The self-described democratic socialist upset Clinton in Michigan’s March 8 primary, defying predictions by pollsters and pundits alike who believed the state that carried Bill Clinton to victory twice in general elections in 1992 and 1996 would return the favor for his wife two decades later.

Judy Maiga, a Democratic activist from Grosse Ile, said Sanders should stay in the race until the Philadelphia convention to see how a Federal Bureau of Investigation probe into Clinton’s use of a private email server at the State Department plays out.

“For the first time in history, we have a nominee who is under an FBI investigation. That is definitely historic,” said Maiga, 53.

Maiga and other Sanders supporters said they have become disheartened by the Democratic Party’s nomination process and the use of super delegates to tilt nomination in Clinton’s favor before the convention.

“It’s not democratic,” said Jessica Rose Rieffel, a 32-year-old attorney and Sanders supporter from Bay City. “The democratic thing to do would be to get rid of the superdelegates.”

Maiga volunteered for the Sanders campaign this winter and said voters are turned off by the nominating process.

“The hardest thing to do is to get people to go out to vote because they say ‘it doesn’t matter, my vote doesn’t count, they’re going to put in who they want anyway,’ ” Maiga said.

Nominee declaration irks

Detroiter Virgie Rollins, chair of the Democratic National Committee Black Caucus, is one of Michigan’s 17 superdelegates and said Tuesday she remains undecided.

Rollins said the media’s reporting that Clinton won the nomination will hinder voter turnout in Tuesday’s primaries.

“It has made many people angry because it’s a move to suppress the vote today in the states that are voting; it’s unfair to the folks who are still voting,” Rollins said in an email to The Detroit News.

Brighton native Jon Naudi, 37, is an attorney in Los Angeles and changed his party affiliation from independent to Democratic to vote for Sanders in Tuesday’s California primary.

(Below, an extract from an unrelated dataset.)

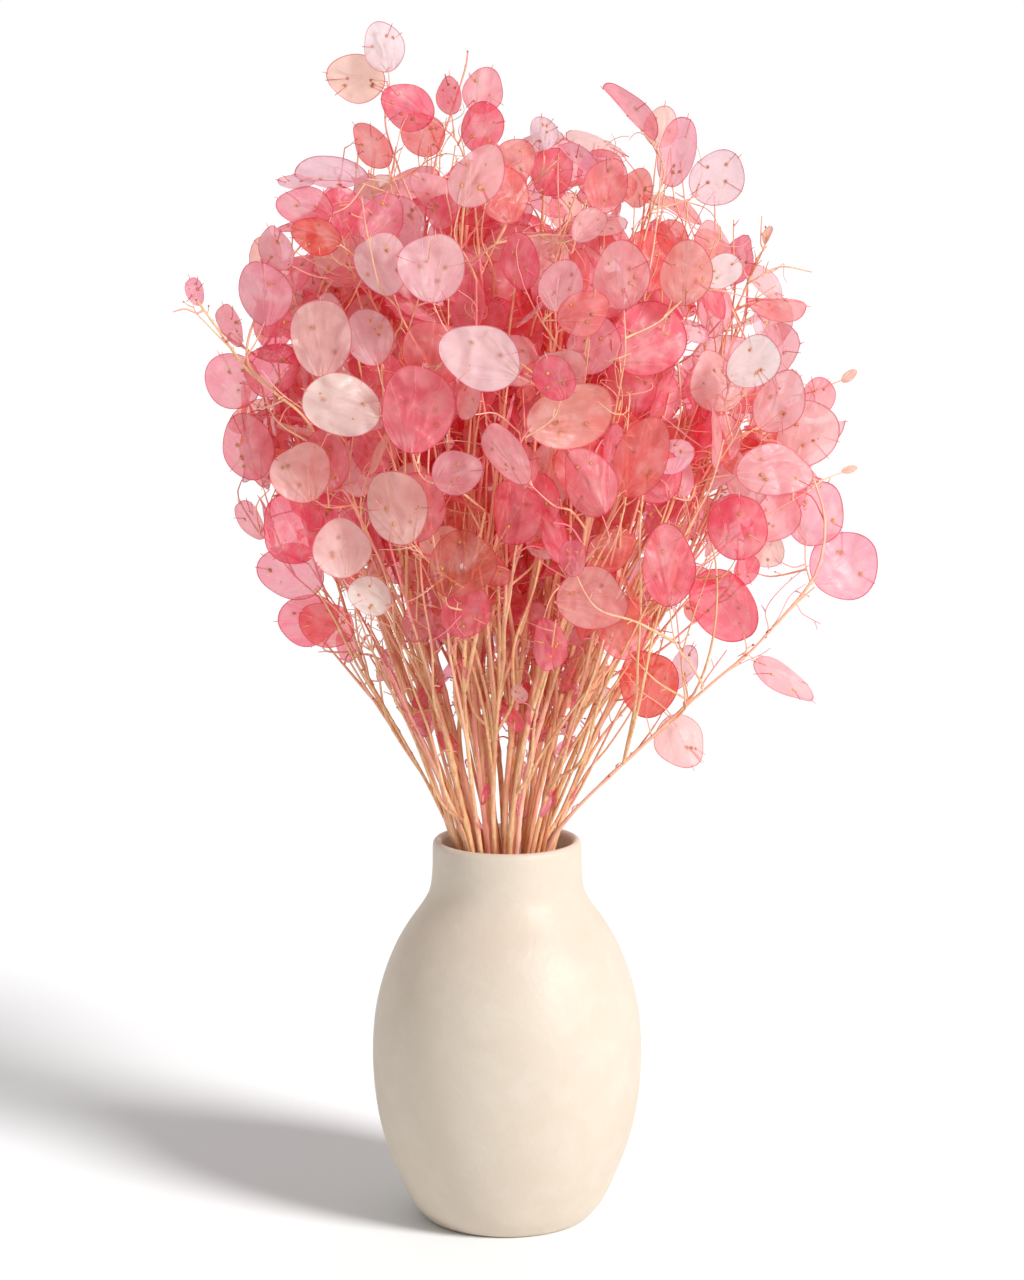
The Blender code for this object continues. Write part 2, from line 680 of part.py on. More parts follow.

Naudi said it’s “premature” for the media to declare Clinton the victor and a mistake for superdelegates to hand her the nomination without considering the enthusiasm Sanders has brought to the party.

“The Democrats run the risk of disenfranchising entire generations of voters,” Naudi said. “If you close out people 45 and younger, you could lose them forever.”

Ethan Petzold, 18, of Canton, was recently elected to be a Sanders delegate at the national convention for the 11th Congressional District. The Canton Salem High School senior hopes Sanders will stay in the race until the convention so he can influence the party’s platform of public policy positions.

“Having him still in the race makes him a figure in the party that cannot be ignored,” Petzold said.

Despite the divisions the Clinton-Sanders match-up has exposed, most political analysts expect traditional Democratic voters who sided with Sanders to move into Clinton’s column for the general election against Trump.

Lori Jo Vest, a 53-year-old customer service consultant from Troy, said she supported Sanders in the primaries but believes Clinton would have more general election appeal because of Sanders’ “extreme” positions on everything from trade to increased taxes.

“I’ve got a 75-year-old mother who firmly believes Bernie’s going to bring communism,” Vest said. “Hillary is more palatable than Bernie because they hear socialist and get scared.”